- [Aim]:
The material below contains a line with "low, high = Vector((1e9,)" and a line with "before = set(bpy.data.objects)". Copy exactly those two lines and all lines between them.

____

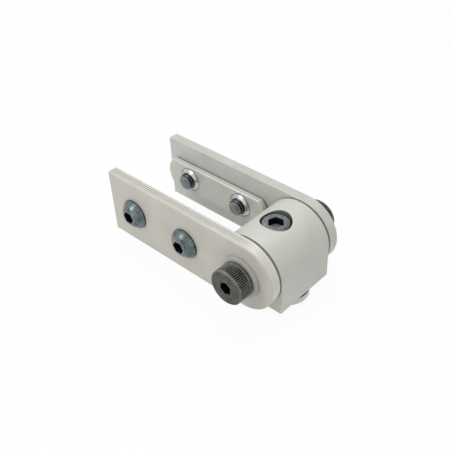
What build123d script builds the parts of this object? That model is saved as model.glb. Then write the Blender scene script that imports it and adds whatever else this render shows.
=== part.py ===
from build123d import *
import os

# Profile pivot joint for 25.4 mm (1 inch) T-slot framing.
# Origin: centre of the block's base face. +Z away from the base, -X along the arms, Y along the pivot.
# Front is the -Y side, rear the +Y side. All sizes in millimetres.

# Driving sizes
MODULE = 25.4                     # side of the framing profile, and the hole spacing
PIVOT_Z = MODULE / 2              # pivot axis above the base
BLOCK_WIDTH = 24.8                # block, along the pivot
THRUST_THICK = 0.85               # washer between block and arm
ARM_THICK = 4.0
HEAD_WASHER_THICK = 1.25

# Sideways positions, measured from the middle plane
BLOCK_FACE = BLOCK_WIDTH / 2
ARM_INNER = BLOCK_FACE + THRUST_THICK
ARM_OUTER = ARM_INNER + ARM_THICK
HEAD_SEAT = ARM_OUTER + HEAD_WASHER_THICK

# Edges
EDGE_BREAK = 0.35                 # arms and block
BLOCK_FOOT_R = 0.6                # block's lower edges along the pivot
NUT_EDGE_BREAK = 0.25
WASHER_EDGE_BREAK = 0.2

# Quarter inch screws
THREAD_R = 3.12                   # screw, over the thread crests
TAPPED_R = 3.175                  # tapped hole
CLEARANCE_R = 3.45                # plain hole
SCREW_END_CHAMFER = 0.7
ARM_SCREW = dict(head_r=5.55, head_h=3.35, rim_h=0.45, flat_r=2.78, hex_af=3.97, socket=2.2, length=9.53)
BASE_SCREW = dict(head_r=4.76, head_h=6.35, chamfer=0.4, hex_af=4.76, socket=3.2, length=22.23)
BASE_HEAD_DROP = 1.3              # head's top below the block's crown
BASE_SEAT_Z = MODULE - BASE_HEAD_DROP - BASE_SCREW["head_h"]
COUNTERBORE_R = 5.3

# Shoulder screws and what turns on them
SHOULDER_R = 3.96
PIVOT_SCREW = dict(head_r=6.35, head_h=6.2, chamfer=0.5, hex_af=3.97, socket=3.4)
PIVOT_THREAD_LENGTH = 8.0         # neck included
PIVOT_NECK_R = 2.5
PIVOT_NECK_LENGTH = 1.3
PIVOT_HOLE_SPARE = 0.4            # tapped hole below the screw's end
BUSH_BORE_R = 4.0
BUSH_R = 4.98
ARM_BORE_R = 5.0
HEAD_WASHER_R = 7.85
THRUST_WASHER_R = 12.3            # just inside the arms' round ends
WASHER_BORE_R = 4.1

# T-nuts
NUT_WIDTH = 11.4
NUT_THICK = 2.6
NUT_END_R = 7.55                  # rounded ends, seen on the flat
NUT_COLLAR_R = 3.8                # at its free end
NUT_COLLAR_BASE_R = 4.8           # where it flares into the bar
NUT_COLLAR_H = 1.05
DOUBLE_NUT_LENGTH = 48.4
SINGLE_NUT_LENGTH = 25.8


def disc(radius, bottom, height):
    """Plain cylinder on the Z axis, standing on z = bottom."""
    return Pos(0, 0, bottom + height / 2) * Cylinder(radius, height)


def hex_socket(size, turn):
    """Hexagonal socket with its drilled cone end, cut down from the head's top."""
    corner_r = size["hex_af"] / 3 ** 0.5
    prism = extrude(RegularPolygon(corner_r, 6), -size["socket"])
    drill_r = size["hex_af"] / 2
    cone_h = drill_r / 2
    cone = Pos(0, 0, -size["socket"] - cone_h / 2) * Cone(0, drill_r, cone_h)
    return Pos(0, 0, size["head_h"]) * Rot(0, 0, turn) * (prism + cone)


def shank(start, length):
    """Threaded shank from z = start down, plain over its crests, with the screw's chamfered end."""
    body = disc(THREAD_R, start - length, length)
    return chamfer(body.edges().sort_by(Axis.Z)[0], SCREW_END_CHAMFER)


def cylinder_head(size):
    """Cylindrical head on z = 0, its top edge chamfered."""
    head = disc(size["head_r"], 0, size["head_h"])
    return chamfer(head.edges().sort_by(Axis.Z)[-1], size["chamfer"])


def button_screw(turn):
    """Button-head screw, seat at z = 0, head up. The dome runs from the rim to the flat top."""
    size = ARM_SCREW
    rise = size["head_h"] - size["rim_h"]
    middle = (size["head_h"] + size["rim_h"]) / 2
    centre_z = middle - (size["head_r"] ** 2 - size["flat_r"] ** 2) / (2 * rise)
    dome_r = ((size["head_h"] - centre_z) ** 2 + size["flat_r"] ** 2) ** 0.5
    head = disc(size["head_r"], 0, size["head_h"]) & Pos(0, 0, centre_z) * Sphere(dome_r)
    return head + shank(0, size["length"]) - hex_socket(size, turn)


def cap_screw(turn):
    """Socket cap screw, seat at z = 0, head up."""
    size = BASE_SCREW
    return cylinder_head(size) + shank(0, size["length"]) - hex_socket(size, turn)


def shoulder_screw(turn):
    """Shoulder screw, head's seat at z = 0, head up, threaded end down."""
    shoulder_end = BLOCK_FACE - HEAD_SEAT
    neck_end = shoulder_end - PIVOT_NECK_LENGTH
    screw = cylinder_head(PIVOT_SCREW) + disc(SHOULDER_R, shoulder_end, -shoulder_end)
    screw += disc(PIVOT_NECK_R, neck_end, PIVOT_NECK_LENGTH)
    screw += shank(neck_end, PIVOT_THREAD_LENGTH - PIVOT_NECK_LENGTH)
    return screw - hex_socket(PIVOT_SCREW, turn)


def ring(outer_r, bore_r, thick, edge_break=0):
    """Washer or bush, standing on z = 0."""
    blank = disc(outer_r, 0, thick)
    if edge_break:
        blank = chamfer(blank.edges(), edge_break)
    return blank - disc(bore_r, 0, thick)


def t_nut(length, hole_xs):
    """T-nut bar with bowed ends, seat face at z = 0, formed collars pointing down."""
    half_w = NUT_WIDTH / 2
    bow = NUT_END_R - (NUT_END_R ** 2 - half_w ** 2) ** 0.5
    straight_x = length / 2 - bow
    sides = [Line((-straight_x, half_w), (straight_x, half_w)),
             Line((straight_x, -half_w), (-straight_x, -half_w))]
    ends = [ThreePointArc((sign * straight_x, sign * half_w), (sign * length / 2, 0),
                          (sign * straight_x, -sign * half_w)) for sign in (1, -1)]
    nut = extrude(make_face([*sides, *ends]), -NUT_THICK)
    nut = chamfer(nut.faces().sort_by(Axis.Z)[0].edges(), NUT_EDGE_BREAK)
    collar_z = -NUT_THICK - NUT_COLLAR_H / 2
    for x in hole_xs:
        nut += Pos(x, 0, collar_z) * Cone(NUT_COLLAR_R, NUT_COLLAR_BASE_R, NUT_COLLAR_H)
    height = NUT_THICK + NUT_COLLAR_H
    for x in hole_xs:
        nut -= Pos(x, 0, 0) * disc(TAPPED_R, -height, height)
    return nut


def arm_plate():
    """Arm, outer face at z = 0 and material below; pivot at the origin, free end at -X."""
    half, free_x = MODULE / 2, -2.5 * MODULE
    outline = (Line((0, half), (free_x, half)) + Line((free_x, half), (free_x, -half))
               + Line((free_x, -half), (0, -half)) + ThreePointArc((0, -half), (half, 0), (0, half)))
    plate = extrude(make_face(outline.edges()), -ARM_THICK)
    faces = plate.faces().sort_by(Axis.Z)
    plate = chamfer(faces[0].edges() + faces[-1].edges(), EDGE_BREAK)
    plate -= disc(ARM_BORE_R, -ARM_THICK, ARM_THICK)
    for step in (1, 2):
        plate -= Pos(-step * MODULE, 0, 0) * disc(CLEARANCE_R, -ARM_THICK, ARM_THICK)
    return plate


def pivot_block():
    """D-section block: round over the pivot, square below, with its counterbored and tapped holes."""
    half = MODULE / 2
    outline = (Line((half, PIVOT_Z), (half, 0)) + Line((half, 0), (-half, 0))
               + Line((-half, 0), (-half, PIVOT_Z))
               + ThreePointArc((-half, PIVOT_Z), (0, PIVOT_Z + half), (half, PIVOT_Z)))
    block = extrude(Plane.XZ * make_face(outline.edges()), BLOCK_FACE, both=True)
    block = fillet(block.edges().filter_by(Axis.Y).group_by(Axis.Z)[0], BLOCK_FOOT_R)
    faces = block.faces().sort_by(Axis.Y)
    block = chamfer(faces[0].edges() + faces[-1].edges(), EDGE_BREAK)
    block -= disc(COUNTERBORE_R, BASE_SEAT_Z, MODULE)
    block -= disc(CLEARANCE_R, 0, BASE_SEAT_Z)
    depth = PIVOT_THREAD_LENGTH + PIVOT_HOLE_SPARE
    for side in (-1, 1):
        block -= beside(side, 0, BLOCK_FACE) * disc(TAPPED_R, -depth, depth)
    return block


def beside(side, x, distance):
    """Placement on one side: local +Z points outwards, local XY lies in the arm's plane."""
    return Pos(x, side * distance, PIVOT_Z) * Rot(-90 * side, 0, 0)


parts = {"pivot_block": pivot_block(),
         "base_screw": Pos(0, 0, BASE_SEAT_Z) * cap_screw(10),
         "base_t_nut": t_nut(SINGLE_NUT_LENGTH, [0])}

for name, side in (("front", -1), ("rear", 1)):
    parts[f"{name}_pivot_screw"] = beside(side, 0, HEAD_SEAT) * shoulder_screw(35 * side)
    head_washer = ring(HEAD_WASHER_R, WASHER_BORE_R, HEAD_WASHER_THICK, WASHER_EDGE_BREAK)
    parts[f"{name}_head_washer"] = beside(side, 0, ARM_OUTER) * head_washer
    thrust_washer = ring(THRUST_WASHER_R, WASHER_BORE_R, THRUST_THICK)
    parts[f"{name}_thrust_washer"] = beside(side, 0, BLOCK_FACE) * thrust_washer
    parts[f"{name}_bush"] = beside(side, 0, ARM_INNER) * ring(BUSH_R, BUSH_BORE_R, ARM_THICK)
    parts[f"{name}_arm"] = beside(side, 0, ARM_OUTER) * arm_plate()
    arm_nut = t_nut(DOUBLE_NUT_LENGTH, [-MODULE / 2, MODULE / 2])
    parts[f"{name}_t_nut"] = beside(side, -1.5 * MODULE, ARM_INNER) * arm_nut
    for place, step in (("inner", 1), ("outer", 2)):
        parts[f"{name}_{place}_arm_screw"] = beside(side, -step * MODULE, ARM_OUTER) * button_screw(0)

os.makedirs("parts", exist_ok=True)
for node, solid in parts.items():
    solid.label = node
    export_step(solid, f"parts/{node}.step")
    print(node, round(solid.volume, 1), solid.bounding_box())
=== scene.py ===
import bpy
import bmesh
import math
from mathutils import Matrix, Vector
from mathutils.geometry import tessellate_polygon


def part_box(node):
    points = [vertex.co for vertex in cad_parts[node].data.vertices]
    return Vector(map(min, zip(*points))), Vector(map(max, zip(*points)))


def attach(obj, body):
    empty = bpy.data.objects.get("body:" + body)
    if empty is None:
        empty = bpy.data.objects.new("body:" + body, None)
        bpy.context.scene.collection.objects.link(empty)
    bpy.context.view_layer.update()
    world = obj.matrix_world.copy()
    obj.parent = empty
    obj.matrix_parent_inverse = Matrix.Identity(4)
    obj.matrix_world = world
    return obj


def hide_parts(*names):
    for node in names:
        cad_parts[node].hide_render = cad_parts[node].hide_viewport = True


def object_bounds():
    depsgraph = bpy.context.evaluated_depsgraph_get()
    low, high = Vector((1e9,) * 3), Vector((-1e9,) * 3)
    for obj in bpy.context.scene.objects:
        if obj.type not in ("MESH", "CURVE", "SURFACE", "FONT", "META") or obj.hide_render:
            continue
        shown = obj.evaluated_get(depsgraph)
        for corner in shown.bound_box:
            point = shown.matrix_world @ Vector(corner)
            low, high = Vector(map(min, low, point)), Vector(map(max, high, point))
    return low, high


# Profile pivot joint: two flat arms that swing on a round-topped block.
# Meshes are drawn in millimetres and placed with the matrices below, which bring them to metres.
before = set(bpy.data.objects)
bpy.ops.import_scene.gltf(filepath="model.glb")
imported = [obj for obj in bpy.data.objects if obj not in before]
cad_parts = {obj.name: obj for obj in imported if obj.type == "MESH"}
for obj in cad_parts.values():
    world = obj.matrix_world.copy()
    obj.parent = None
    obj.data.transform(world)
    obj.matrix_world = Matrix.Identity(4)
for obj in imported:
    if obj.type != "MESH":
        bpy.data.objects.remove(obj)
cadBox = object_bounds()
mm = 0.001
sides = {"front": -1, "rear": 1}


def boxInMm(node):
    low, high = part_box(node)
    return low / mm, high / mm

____

- [Right answer]:
    low, high = Vector((1e9,) * 3), Vector((-1e9,) * 3)
    for obj in bpy.context.scene.objects:
        if obj.type not in ("MESH", "CURVE", "SURFACE", "FONT", "META") or obj.hide_render:
            continue
        shown = obj.evaluated_get(depsgraph)
        for corner in shown.bound_box:
            point = shown.matrix_world @ Vector(corner)
            low, high = Vector(map(min, low, point)), Vector(map(max, high, point))
    return low, high


# Profile pivot joint: two flat arms that swing on a round-topped block.
# Meshes are drawn in millimetres and placed with the matrices below, which bring them to metres.
before = set(bpy.data.objects)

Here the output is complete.